Man darf sich als Bürger schon ärgern, wenn Giganten wie Google, Apple und Microsoft hierzulande astronomische Gewinne erwirtschaften, aber durch komplexe Konstruktionen praktisch keine Steuern darauf abführen. Die öffentliche Kritik ist auch den an den Pranger gestellten Unternehmen sichtlich unangenehm, der Apple-Chef Tim Cook sieht sich in den USA gerade regelrecht vorgeführt.
Nur: Was lernt man als Finanzvorstand daraus? Welche Strategie in der Steueroptimierung (ein Euphemismus für Vermeidung) ist die richtige? Niemand bestreitet, dass die kritisierten Unternehmen legal gehandelt haben. Erstaunlich genug: Oft kann man in der Steuergestaltung nur schwer zwischen legal und illegal unterscheiden. Die Unterscheidung zwischen legal und legitim ist aber schlichtweg unmöglich. Denn Legitimität entsteht im Auge des Betrachters: Die breite Öffentlichkeit urteilt darüber gänzlich anders als die Eigentümer, die Mitarbeiter oder die Kunden.
Das ist ein Dilemma.
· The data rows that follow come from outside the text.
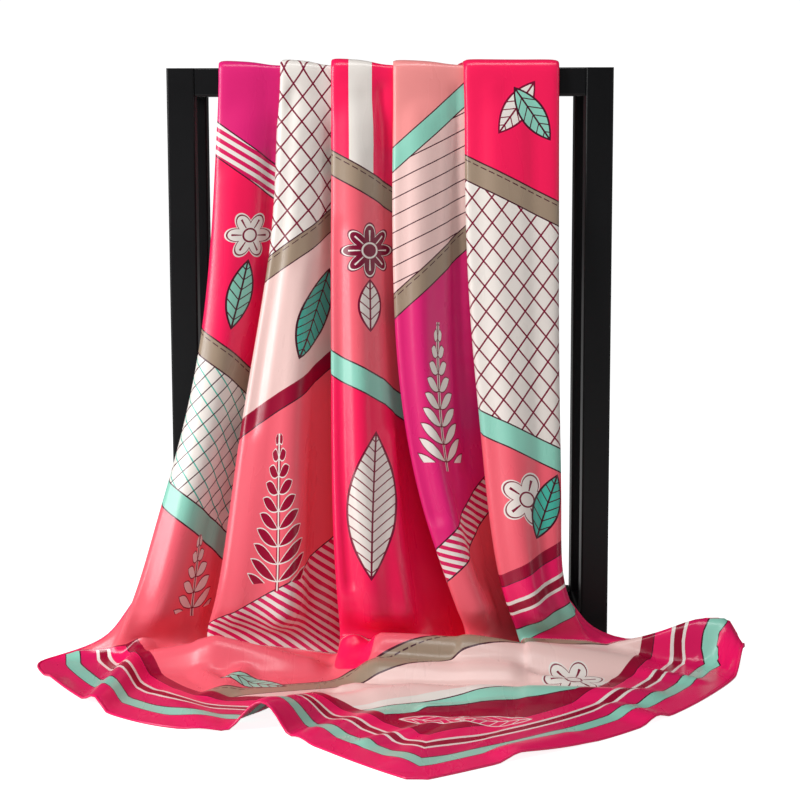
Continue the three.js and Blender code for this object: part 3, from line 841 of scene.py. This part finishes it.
def shell(points, wall):
    """Closed thin wall round a grid of points, as points and faces: both sides and the rim."""
    rows, columns = points.shape[:2]
    normal = sheet_normals(points) * wall / 2
    vertices = np.concatenate([points + normal, points - normal]).reshape(-1, 3)
    index = np.arange(rows * columns).reshape(rows, columns)
    a, b, c, d = index[:-1, :-1], index[:-1, 1:], index[1:, 1:], index[1:, :-1]
    front = np.stack([a, b, c, d], axis=2).reshape(-1, 4)
    back = front[:, [0, 3, 2, 1]] + rows * columns
    rim = np.concatenate([index[0, :-1], index[:-1, -1], index[-1, :0:-1], index[:0:-1, 0]])
    onward = np.roll(rim, -1)
    edge = np.stack([onward, rim, rim + rows * columns, onward + rows * columns], axis=1)
    return vertices, np.concatenate([front, back, edge])


def lay_print(piece, places, fold_numbers, hem_distances):
    """Give each point of a silk piece its place in the print, its fold and its hem distance."""
    corner_points = np.empty(len(piece.data.loops), int)
    piece.data.loops.foreach_get("vertex_index", corner_points)
    uv_map = piece.data.uv_layers.new(name="print")
    uv_map.data.foreach_set("uv", places[corner_points].ravel())
    for name, values in (("fold", fold_numbers), ("from_hem", hem_distances)):
        attribute = piece.data.attributes.new(name, "FLOAT", "POINT")
        attribute.data.foreach_set("value", values)


points, faces = shell(sheet, 0.0005)
scarf = new_piece("scarf", points, faces, silk)
places = np.tile(np.stack([across, up], axis=2).reshape(-1, 2), (2, 1))
lay_print(scarf, places, np.tile(fold_number.ravel(), 2), np.tile(from_hem.ravel(), 2))
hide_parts(*cloth_nodes)
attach(scarf, "root")

# Rolled hem: the edge of the silk, rolled in by hand to a cord of 2.2 mm and slip stitched with
# pink thread. It runs round the whole cloth in the plain pink of the border.

HEM_RADIUS = 0.0011
loop = np.concatenate([sheet[0, :-1], sheet[:-1, -1], sheet[-1, :0:-1], sheet[:0:-1, 0]])
normals = sheet_normals(sheet)
outward = np.concatenate([normals[0, :-1], normals[:-1, -1], normals[-1, :0:-1], normals[:0:-1, 0]])
onward = np.roll(loop, -1, axis=0) - np.roll(loop, 1, axis=0)
onward /= np.linalg.norm(onward, axis=1, keepdims=True)
sideways = np.cross(onward, outward)
sideways /= np.linalg.norm(sideways, axis=1, keepdims=True)
round_angle = np.linspace(0, 2 * np.pi, 8, endpoint=False)[None, :, None]
ring = np.cos(round_angle) * outward[:, None] + np.sin(round_angle) * sideways[:, None]
tube = loop[:, None] + HEM_RADIUS * ring
tube[:, :, 2] = np.maximum(tube[:, :, 2], 0.0001)
index = np.arange(len(loop) * 8).reshape(-1, 8)
after, turned = np.roll(index, -1, axis=0), np.roll(index, -1, axis=1)
quads = np.stack([index, after, np.roll(after, -1, axis=1), turned], axis=2).reshape(-1, 4)
hem = new_piece("rolled_hem", tube.reshape(-1, 3), quads, silk)
run = np.concatenate([[0], np.cumsum(np.linalg.norm(np.diff(loop, axis=0), axis=1))])
hem_places = np.stack(np.broadcast_arrays(round_angle[0, :, 0] * HEM_RADIUS, run[:, None]), axis=2)
one_each = np.ones(len(hem.data.vertices))
lay_print(hem, hem_places.reshape(-1, 2), -2 * one_each, 0.01 * one_each)
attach(hem, "root")
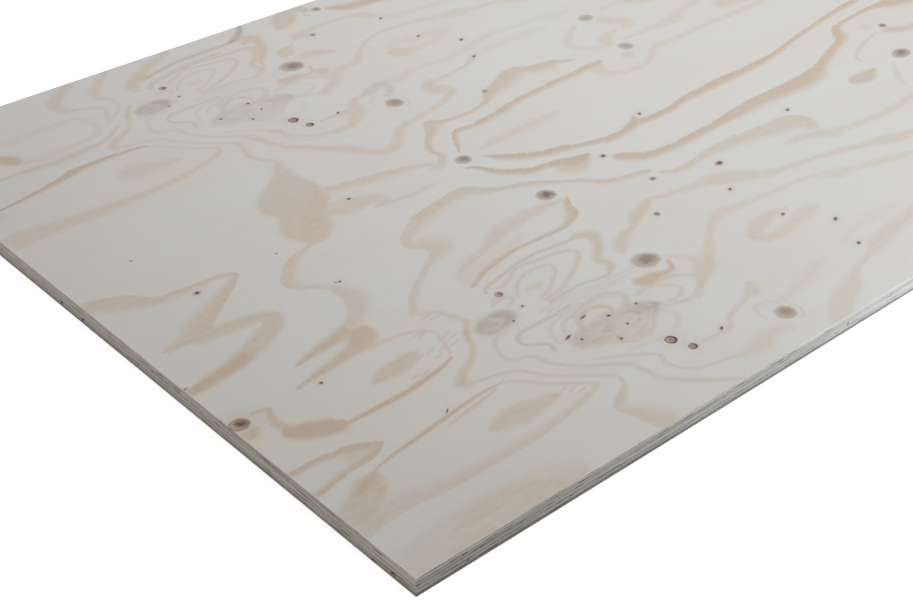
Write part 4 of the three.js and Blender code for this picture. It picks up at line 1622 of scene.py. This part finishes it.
@dataclass(frozen=True)
class BakeMap:
    """Lays a veneer's faces out flat on the map that its finish is baked to.

    Attributes:
        slab: The veneer's block.
        run: How much of an edge lies in one row of the map, in metres.
        edge_share: How much of the map's height the rows of edges take.
        shows: 1 if the top shows, -1 if the underside does, 0 if neither does.
        gap: The share of a row that is left empty.
        margin: How much of the map is left empty round its rim.
        hidden_share: How much of the map's height the hidden skins take.
        wall_start: Where the knot holes' walls begin across the map.
        wall_cell: How much of the map one face of such a wall takes.
        wall_columns: How many of those lie side by side.
        name: The map's name.
    """

    slab: Slab
    run: float
    edge_share: float
    shows: int
    gap: float = 0.2
    margin: float = 0.002
    hidden_share: float = 0.008
    wall_start: float = 0.9
    wall_cell: float = 0.004
    wall_columns: int = 24
    name: str = "OFBake"

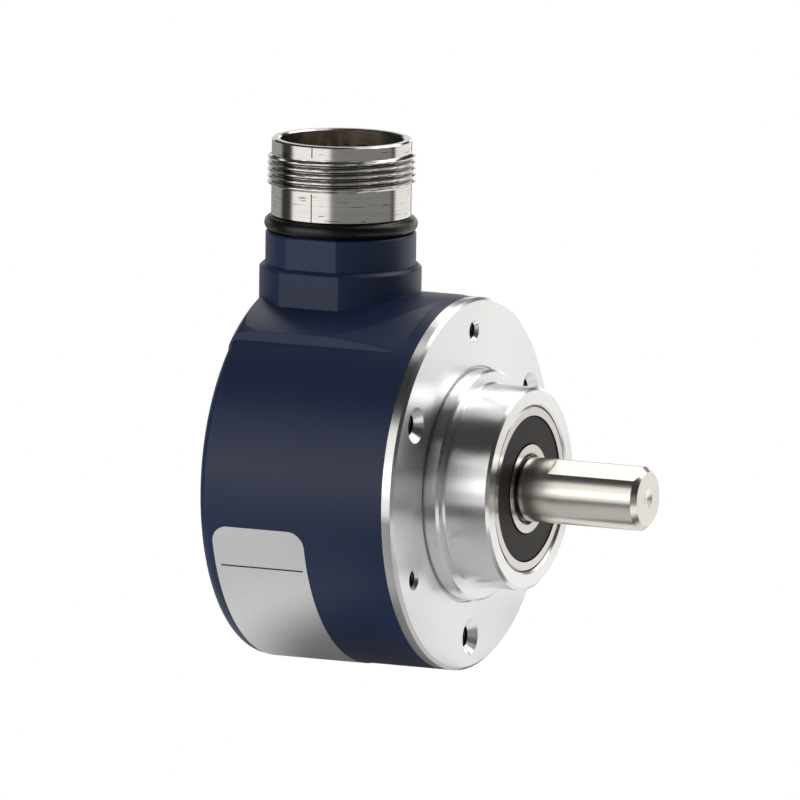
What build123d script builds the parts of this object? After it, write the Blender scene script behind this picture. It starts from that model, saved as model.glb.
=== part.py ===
from build123d import *
from math import asin, cos, degrees, radians, sin, sqrt, tan
import os

# Incremental rotary encoder: a 58 mm body with a clamping flange, a plain shaft in two
# sealed ball bearings, a code disc read by an emitter and a sensor chip, and a round
# connector that stands up from the cover.
# Frame: +X runs out along the shaft and +Z up along the connector. The origin is on the
# shaft axis, in the flange's front mounting face. Lengths are in millimetres.
# Angles about the shaft are counted from +Z towards +Y.

os.makedirs("parts", exist_ok=True)

# Clearances
seat_gap = 0.01  # radial, between pieces that are pressed or slid together
turn_gap = 0.05  # radial, between a turning piece and a still one
ball_gap = 0.02  # between a ball and its two races
pocket_gap = 0.08  # between a ball and its cage
hole_gap = 0.03  # radial, round a screw or pin in its own hole

# Flange
body_diameter = 58.0
flange_rim_length = 1.9
flange_edge_chamfer = 0.45
centring_diameter = 36.0
centring_length = 2.5
centring_chamfer = 0.4
relief_width = 0.4
relief_depth = 0.15
boss_diameter = 31.6
boss_length = 10.0
boss_chamfer = 0.45
boss_root_chamfer = 0.25
spigot_length = 8.1
spigot_chamfer = 0.5
bearing_carrier_wall = 2.4
bore_mouth_chamfer = 0.3
stop_rib_height = 1.8

# Tapped mounting holes in the flange face
mount_circle_diameter = 48.0
small_thread_diameter = 3.0
small_thread_pitch = 0.5
small_hole_depth = 6.0
small_mouth_diameter = 3.5
large_thread_diameter = 4.0
large_thread_pitch = 0.7
large_hole_depth = 7.0
large_mouth_diameter = 5.6
holes_per_size = 3
thread_depth_share = 0.54  # of the pitch, from crest to core
thread_flank_share = 0.3  # of the pitch, along the hole
drill_point_angle = 118.0

# Ball bearings
bearing_diameter = 26.0
bearing_width = 8.0
bearing_recess = 0.25
bearing_spacing = 5.0
bearing_chamfer = 0.35
inner_ring_chamfer = 0.6
ball_diameter = 4.762
ball_count = 7
race_depth = 0.7
outer_seal_seat_radius = 11.4
inner_seal_land_radius = 6.9
seal_seat_width = 1.2
seal_thickness = 0.7
seal_recess = 0.15
seal_bevel = 0.2
cage_thickness = 1.4
cage_rim = 0.4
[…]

Der CFO steht bei seinen Stakeholdern in der Pflicht, die Steuerlast mit allen legalen Mitteln zu minimieren. Wenn daraus aber ein Reputationsrisiko entsteht, muss er abwägen. Damit setzt er sich einem hohen persönlichen Risiko aus. Grundsätzlich liegt der Ball bei der Politik, Schlupflöcher zu stopfen. Da das nicht gelingen wird, braucht der CFO interne Guidelines, die ihm bei der Entscheidung helfen und ihn absichern. Darauf wird kein CEO und kein Aufsichtsrat scharf sein. Doch wer nicht über eine Steueraffäre stolpern will, sollte die Diskussion anstoßen.